When using reflection, the following best practices should be followed:
- Prefer Type.GetProperty over object.GetType().GetProperty unless instance information is genuinely needed.
- Consider performance impacts and optimize with caching for high-frequency calls.
- Clearly define binding flag requirements to avoid unexpected search scope limitations.
- Handle potential exceptions like ArgumentNullException or AmbiguousMatchException.
- Where possible, consider compile-time type checking as an alternative to runtime reflection.
Extended Considerations: Alternatives and Future Directions
Beyond reflection, C# offers other mechanisms for handling dynamic property access. Expression Trees can construct property access logic at compile time and execute efficiently at runtime:
public static Func<T, object> CreatePropertyGetter<T>(string propertyName)
{
var param = Expression.Parameter(typeof(T), "obj");
var property = Expression.Property(param, propertyName);
var convert = Expression.Convert(property, typeof(object));
return Expression.Lambda<Func<T, object>>(convert, param).Compile();
}Although this approach has higher initial compilation overhead, subsequent calls perform nearly as well as direct code access.

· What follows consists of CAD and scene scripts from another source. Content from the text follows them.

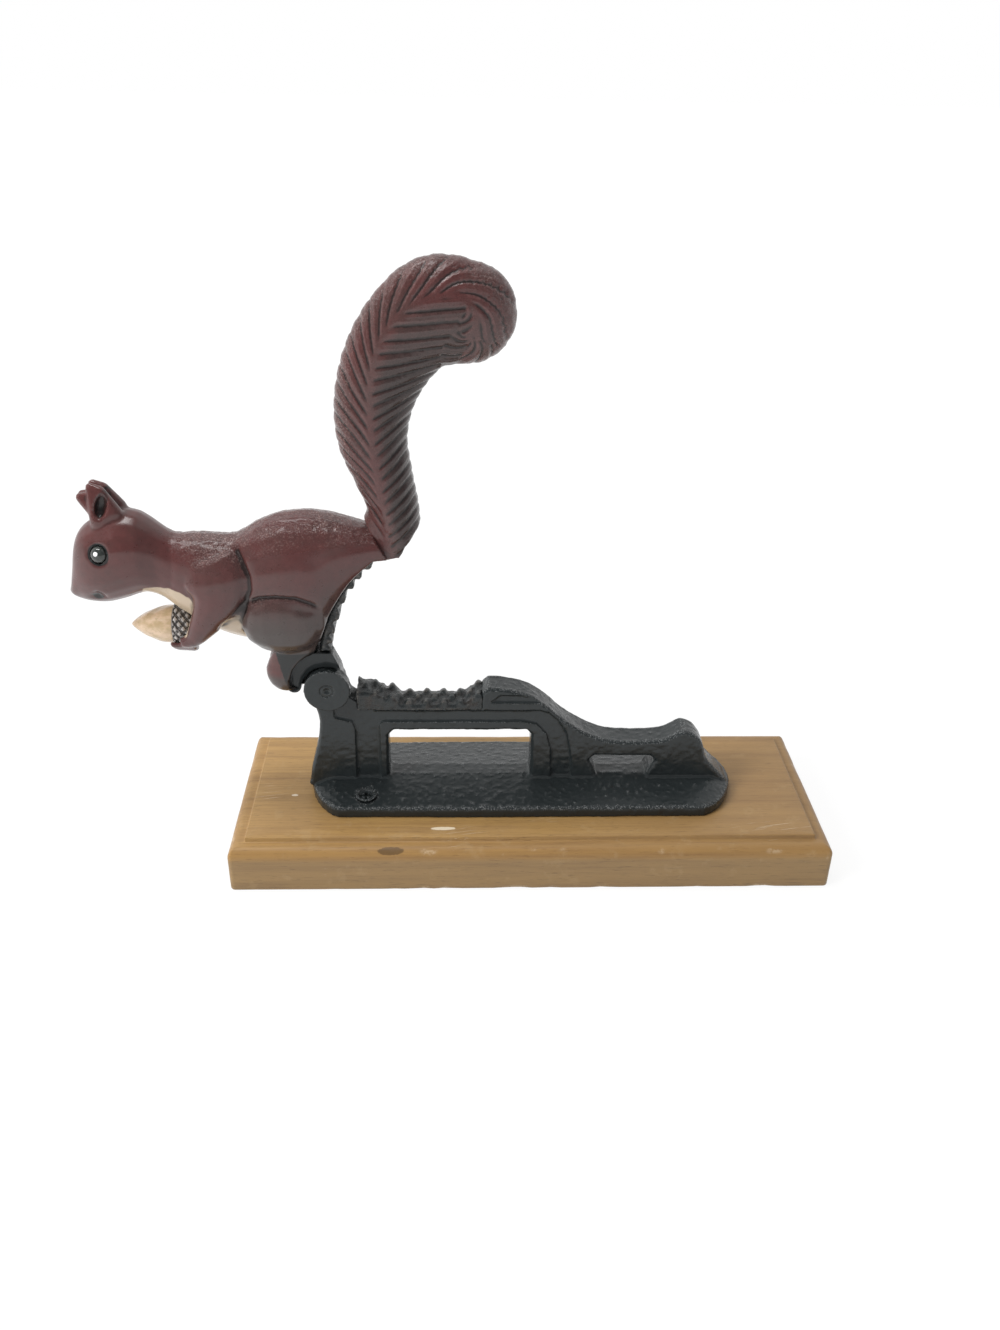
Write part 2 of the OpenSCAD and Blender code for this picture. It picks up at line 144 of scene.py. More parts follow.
def tidy_normals(piece):
    """Joins doubled points and turns all faces outwards."""
    work = bmesh.new()
    work.from_mesh(piece.data)
    bmesh.ops.remove_doubles(work, verts=work.verts, dist=1e-7)
    bmesh.ops.recalc_face_normals(work, faces=work.faces)
    work.to_mesh(piece.data)
    work.free()


class Skin:
    """A piece's mesh held as arrays while its surface is worked."""

    def __init__(self, piece):
        self.piece = piece
        self.points = points_of(piece.data)
        self.edges = read_rows(piece.data.edges, "vertices", 2, np.int32)
        self.count = np.maximum(np.bincount(self.edges.ravel(), minlength=len(self.points)), 1)

    def around(self, values):
        """The mean of each vertex's neighbours."""
        a, b = self.edges[:, 0], self.edges[:, 1]
        n = len(self.points)
        if values.ndim == 1:
            total = np.bincount(a, values[b], n) + np.bincount(b, values[a], n)
            return total / self.count
        return np.stack([self.around(values[:, k]) for k in range(values.shape[1])], 1)

    def relax(self, rounds, weight=1.0, keep=0.94):
        """Smooths the skin; each round pulls in and then swells back, so that it keeps its size."""
        w = np.broadcast_to(weight, len(self.points))[:, None] * 0.6
        for _ in range(rounds):
            self.points = self.points + w * (self.around(self.points) - self.points)
            self.points = self.points - keep * w * (self.around(self.points) - self.points)

    def normals(self):
        put_points(self.piece.data, self.points)
        return read_rows(self.piece.data.vertices, "normal", 3).astype(float)

    def rise(self, height):
        """Moves the skin outwards by a height at each vertex, in millimetres."""
        self.points = self.points + self.normals() * np.asarray(height)[:, None]

    def hollows(self, rounds=2):
        """How hollow the skin is at each vertex: above 0 in grooves, below 0 on edges."""
        no = self.normals()
        dip = ((self.around(self.points) - self.points) * no).sum(1)
        step = np.linalg.norm(self.points[self.edges[:, 0]] - self.points[self.edges[:, 1]], axis=1)
        bend = 2 * dip / np.mean(step) ** 2
        for _ in range(rounds):
            bend = self.around(bend)
        return np.clip(bend, -1, 1)

    def done(self, **layers):
        """Writes the points and the named layers to the mesh."""
        put_points(self.piece.data, self.points)
        mesh = self.piece.data
        for name, values in layers.items():
            layer = mesh.attributes.new(name, "FLOAT", "POINT")
            layer.data.foreach_set("value", np.asarray(values, np.float32))
        mesh.polygons.foreach_set("use_smooth", np.ones(len(mesh.polygons), bool))
        mesh.update()


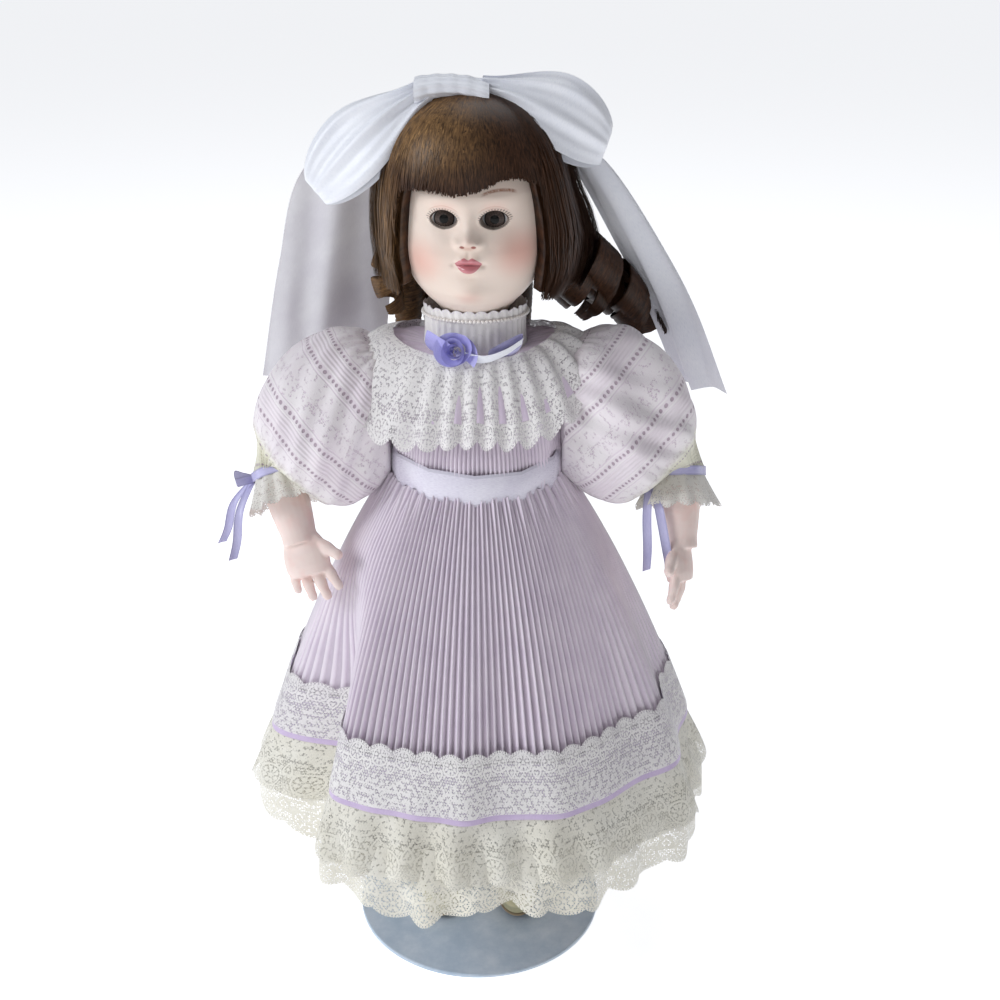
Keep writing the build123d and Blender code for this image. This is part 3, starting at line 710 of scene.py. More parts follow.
SIDES = {"left": 1, "right": -1}
BACK_KNOT, BACK_KNOT_SIZE = Vector((0, 45.5, 257)), Vector((5.2, 3.6, 5.4))
for name, side in SIDES.items():
    loop = [(side * 1, 44, 257), (side * 12, 49, 262), (side * 24, 52, 262), (side * 29, 51, 257),
            (side * 24, 48, 251), (side * 12, 46, 253), (side * 1, 44, 256)]
    ribbon_strip(f"sash_bow_loop_{name}", loop, ((0, 0.3, 1), (0, 0.3, 1)), SASH_WIDTH, sash_satin, "body",
                 cup=0.6)
    tail = [(side * 3, 45, 254), (side * 8, 54, 238), (side * 12, 61, 216), (side * 15, 68, 194)]
    ribbon_strip(f"sash_bow_tail_{name}", tail, ((1, 0.1, 0), (1, -0.2 * side, 0.1)), SASH_TAIL_WIDTH,
                 sash_satin, "body", cup=0.8)
knot_bm = bmesh.new()
bmesh.ops.create_uvsphere(knot_bm, u_segments=28, v_segments=18, radius=1)
knot_place = Matrix.Translation(BACK_KNOT * MM) @ Matrix.Diagonal((*(BACK_KNOT_SIZE * MM), 1))
bmesh.ops.transform(knot_bm, matrix=knot_place, verts=knot_bm.verts)
knot_layer = knot_bm.loops.layers.uv.new("UVMap")
for face in knot_bm.faces:
    for corner in face.loops:
        corner[knot_layer].uv = (corner.vert.co.x / MM, corner.vert.co.z / MM)
settle("sash_bow_knot", mesh_of(knot_bm, "sash_knot"), "body", sash_satin, ["sash_bow"])
print("sash and back bow ready")

# %% [markdown]
# ## Bertha collar
# The collar is two gathered rings sewn to the neck: a lilac satin flounce, and a wide lace flounce over
# it. Both lie over the shoulders and dip in front. The gathers are deepest at the free edge, so the edge
# flutes in and out and its scallops turn towards and away from the eye.

# %% Collar
COLLAR_DEPTH, COLLAR_CLOTH = 44, 430
collar_lace = lace("collar_lace", 14.0, 3.4, 1.5, (0.91, 0.89, 0.87), (0.80, 0.77, 0.77), dense=0.32)


def collar_path(angle):
    """Free edge of the collar: how far out it reaches and its height, at an angle from the front."""
    side = np.abs(np.sin(angle))
    front = ease(np.cos(angle))
    back = ease(-np.cos(angle))
    reach = 41.5 + 19 * side**2.2 - 1.5 * front - 3 * back
    height = 301 - 28 * front - 22 * back - 4 * side
    reach = reach + 5.0 * bell(angle, -1.25, 0.45)
    height = height + 3.0 * bell(angle, 1.15, 0.35) - 6.0 * bell(angle, -1.0, 0.4)
    return reach, height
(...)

With the evolution of the C# language, new technologies like Source Generators are also reducing dependency on runtime reflection, offering safer and more efficient metaprogramming solutions.
In summary, property checking reflection in C# is a powerful tool that requires careful use. By understanding the type system, correctly applying extension methods, optimizing performance, and handling edge cases, developers can build robust and efficient dynamic code. The two solutions discussed in this article each have applicable scenarios; choices should balance convenience, performance, and code clarity based on specific requirements.